• JOB:
What lines of the data include the string "this"? Copy them all.

[Records with modeling code]
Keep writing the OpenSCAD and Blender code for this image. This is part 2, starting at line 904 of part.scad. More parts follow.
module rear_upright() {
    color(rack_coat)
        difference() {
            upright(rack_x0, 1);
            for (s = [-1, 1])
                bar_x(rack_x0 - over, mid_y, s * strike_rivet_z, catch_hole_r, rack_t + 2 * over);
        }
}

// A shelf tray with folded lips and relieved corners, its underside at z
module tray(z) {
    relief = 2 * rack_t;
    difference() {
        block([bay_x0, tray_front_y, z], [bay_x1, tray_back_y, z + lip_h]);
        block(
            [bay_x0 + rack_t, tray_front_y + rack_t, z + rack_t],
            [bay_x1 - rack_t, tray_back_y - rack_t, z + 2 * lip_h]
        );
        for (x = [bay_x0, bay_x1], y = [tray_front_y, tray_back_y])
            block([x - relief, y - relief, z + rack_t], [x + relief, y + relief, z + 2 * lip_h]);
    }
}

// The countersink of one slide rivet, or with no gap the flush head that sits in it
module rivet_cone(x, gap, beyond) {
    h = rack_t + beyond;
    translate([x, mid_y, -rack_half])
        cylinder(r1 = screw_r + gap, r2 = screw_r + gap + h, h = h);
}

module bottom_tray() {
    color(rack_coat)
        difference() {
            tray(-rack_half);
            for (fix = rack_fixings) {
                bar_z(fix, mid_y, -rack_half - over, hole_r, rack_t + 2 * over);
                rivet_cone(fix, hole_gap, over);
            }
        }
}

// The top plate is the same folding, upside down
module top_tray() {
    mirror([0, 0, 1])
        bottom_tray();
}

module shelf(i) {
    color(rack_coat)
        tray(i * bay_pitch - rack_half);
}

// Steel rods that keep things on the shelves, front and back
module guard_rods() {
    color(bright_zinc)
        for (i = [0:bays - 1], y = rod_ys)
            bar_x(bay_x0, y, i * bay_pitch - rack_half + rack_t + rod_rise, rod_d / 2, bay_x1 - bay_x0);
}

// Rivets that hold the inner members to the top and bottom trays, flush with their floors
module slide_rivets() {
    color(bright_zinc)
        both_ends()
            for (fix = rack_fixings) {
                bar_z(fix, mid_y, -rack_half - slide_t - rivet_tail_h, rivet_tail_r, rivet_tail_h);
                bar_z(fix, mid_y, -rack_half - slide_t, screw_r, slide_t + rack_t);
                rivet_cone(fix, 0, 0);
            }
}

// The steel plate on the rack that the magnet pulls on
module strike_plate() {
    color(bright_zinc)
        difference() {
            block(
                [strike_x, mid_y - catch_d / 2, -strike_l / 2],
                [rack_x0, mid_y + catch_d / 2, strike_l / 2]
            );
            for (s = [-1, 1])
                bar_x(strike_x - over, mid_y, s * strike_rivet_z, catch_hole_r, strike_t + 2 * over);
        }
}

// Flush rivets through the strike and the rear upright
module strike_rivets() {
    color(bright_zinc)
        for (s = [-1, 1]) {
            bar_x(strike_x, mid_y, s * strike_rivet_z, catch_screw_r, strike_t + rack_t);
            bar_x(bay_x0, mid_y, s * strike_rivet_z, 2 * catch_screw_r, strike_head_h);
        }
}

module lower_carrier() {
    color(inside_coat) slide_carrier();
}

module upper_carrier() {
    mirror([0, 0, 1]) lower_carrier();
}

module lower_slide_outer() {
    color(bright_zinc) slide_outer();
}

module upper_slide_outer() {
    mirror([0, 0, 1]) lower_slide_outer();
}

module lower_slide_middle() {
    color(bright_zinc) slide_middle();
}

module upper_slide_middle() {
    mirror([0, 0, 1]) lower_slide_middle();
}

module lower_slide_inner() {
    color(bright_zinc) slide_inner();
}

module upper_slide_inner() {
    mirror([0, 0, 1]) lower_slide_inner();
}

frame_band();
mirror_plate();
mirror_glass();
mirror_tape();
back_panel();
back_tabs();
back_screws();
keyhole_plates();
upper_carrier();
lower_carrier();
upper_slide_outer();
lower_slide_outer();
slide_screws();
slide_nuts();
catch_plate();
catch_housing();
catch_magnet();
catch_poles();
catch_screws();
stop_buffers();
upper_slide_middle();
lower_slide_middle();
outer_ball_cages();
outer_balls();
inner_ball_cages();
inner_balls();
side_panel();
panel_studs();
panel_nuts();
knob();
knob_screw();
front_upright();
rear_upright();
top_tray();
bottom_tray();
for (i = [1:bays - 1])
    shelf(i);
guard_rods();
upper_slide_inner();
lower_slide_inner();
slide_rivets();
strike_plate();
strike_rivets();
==
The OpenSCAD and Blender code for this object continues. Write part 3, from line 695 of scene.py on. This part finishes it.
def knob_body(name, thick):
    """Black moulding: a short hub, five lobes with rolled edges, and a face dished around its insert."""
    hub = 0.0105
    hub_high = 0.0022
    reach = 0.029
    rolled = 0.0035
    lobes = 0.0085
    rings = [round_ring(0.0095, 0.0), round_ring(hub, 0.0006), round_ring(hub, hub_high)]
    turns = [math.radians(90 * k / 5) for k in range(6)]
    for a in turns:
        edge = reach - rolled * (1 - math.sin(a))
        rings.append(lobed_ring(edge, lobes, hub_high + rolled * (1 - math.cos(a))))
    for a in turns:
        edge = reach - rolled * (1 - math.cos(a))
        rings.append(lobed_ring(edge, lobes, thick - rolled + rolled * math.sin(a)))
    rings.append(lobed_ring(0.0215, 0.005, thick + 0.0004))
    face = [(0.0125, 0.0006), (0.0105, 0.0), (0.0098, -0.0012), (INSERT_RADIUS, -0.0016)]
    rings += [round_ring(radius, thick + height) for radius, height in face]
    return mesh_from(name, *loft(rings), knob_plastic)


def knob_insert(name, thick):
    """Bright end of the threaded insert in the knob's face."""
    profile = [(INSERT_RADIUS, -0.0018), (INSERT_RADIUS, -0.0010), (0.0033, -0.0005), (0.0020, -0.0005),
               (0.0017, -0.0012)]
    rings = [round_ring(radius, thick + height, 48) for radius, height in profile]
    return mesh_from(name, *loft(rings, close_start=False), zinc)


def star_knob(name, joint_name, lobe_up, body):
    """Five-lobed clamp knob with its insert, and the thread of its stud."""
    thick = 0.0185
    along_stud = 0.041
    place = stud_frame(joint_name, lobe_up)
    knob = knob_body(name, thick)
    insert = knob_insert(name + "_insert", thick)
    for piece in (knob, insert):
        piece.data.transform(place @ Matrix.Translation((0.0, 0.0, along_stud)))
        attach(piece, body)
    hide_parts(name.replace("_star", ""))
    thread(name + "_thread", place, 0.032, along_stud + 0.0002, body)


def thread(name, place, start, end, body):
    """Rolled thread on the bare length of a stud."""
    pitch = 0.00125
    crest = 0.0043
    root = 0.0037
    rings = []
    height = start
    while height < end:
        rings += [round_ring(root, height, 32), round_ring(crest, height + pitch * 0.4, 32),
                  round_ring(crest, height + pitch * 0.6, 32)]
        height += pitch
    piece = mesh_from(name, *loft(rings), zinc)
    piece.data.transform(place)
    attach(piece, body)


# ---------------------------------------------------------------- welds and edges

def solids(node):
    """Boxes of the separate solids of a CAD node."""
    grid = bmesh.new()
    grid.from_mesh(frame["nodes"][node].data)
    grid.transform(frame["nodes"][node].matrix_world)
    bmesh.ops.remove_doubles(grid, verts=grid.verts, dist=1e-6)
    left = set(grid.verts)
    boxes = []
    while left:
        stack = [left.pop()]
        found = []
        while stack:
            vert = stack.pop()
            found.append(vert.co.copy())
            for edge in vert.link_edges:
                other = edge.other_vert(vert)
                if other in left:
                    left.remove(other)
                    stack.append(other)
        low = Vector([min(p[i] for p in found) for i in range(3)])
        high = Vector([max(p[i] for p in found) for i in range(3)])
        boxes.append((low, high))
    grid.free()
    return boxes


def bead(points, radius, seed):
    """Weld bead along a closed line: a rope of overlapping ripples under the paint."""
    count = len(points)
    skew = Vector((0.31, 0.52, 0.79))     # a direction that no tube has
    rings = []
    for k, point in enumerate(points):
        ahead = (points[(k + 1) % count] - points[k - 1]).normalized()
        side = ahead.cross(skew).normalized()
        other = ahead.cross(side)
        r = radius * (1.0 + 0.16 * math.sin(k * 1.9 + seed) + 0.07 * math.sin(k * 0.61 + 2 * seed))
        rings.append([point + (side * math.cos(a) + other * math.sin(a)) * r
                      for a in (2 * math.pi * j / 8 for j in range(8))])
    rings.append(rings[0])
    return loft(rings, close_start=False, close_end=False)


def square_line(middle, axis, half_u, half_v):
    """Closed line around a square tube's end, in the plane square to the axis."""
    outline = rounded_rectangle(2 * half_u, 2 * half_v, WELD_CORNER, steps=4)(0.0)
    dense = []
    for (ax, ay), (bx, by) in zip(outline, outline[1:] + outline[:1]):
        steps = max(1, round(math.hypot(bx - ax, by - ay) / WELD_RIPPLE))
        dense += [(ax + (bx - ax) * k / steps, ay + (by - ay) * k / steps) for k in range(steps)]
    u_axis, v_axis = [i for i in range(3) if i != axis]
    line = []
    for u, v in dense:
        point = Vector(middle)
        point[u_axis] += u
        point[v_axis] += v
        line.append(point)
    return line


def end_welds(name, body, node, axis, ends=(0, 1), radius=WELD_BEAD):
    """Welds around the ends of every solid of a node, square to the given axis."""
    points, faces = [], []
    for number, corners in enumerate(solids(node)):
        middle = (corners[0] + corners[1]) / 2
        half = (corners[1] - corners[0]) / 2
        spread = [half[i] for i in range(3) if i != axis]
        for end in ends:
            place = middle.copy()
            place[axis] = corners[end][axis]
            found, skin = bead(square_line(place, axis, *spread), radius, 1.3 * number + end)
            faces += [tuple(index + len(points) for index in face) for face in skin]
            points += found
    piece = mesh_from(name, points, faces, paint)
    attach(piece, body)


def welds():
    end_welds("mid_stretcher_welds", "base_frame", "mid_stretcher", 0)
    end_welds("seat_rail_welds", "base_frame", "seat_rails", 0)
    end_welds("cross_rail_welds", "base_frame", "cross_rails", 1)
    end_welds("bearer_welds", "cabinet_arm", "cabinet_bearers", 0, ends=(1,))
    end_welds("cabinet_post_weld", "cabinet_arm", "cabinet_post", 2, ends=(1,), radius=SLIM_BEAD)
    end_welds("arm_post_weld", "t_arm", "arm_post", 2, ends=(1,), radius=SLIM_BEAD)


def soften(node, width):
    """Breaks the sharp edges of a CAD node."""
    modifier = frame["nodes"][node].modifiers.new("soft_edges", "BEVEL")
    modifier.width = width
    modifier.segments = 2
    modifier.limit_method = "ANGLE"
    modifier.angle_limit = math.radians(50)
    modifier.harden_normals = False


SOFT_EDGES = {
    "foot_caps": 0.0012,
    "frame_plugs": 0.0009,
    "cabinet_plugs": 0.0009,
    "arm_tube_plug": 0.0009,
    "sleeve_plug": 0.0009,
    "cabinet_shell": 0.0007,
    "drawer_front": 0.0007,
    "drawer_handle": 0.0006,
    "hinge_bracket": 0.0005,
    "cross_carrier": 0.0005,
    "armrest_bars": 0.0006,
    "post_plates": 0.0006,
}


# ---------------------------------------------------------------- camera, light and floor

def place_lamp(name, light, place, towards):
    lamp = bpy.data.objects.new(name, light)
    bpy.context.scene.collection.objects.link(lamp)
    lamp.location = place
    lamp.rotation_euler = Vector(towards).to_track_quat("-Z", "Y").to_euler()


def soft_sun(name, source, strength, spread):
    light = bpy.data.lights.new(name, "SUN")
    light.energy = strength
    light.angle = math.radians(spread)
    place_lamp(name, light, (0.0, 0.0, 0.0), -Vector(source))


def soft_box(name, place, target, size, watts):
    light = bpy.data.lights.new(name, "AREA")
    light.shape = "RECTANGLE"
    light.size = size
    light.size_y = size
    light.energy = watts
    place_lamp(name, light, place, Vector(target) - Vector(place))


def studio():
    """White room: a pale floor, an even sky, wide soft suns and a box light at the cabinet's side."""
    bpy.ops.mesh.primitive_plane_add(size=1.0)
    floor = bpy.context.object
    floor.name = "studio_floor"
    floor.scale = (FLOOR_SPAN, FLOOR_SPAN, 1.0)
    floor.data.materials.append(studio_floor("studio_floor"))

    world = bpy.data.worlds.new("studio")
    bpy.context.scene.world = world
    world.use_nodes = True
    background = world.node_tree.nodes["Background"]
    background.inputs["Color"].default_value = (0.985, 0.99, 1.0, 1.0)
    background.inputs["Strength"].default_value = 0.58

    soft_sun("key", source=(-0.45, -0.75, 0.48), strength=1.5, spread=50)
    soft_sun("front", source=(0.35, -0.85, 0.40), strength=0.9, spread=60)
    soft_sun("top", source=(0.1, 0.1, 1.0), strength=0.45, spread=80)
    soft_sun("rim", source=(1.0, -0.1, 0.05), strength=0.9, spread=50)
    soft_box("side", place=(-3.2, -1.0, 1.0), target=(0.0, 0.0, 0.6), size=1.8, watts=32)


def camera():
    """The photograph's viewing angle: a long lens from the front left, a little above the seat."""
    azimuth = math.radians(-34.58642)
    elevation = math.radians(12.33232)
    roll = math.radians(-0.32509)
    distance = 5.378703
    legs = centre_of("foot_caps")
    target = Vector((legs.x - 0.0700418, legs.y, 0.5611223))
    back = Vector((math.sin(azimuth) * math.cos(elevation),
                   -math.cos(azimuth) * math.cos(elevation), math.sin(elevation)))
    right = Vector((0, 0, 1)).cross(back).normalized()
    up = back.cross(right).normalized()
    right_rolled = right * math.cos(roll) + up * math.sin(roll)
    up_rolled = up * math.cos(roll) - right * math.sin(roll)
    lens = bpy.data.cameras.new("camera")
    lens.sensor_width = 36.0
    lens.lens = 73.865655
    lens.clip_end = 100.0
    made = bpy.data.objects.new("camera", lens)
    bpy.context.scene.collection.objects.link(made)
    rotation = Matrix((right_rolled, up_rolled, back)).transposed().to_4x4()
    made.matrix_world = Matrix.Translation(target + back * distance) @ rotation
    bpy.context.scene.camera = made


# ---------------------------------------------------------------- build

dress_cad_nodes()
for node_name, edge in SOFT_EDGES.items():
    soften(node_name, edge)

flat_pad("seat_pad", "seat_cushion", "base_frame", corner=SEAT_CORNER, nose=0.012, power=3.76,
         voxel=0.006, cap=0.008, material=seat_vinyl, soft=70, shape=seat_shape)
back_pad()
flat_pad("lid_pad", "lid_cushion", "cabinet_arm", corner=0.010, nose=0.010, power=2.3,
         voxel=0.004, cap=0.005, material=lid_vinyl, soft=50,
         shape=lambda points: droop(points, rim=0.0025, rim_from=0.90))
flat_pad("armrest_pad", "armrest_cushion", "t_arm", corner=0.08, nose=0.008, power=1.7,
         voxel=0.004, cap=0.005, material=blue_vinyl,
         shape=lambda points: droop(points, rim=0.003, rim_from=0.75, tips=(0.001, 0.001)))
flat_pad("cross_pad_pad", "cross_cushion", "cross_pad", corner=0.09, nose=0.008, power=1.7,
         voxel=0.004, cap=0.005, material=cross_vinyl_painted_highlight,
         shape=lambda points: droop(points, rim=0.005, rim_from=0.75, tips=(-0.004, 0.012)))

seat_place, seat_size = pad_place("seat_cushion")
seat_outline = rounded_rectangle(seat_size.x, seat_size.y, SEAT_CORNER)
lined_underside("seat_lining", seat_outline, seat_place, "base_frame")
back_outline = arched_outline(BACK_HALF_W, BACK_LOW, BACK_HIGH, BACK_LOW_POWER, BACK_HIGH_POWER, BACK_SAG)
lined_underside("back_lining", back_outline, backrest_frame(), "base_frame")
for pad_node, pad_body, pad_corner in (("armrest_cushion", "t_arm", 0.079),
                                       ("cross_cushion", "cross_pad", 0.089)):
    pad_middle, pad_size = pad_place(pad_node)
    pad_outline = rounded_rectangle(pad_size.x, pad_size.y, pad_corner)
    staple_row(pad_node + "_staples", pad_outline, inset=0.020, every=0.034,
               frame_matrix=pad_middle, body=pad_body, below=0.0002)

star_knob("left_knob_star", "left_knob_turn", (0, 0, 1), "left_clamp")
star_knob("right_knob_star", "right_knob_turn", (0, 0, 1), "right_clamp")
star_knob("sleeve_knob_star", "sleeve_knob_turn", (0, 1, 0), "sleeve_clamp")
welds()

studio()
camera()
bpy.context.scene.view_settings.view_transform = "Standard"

• PROBLEM SOLUTION:
Keep writing the OpenSCAD and Blender code for this image. This is part 2, starting at line 904 of part.scad. More parts follow.
The OpenSCAD and Blender code for this object continues. Write part 3, from line 695 of scene.py on. This part finishes it.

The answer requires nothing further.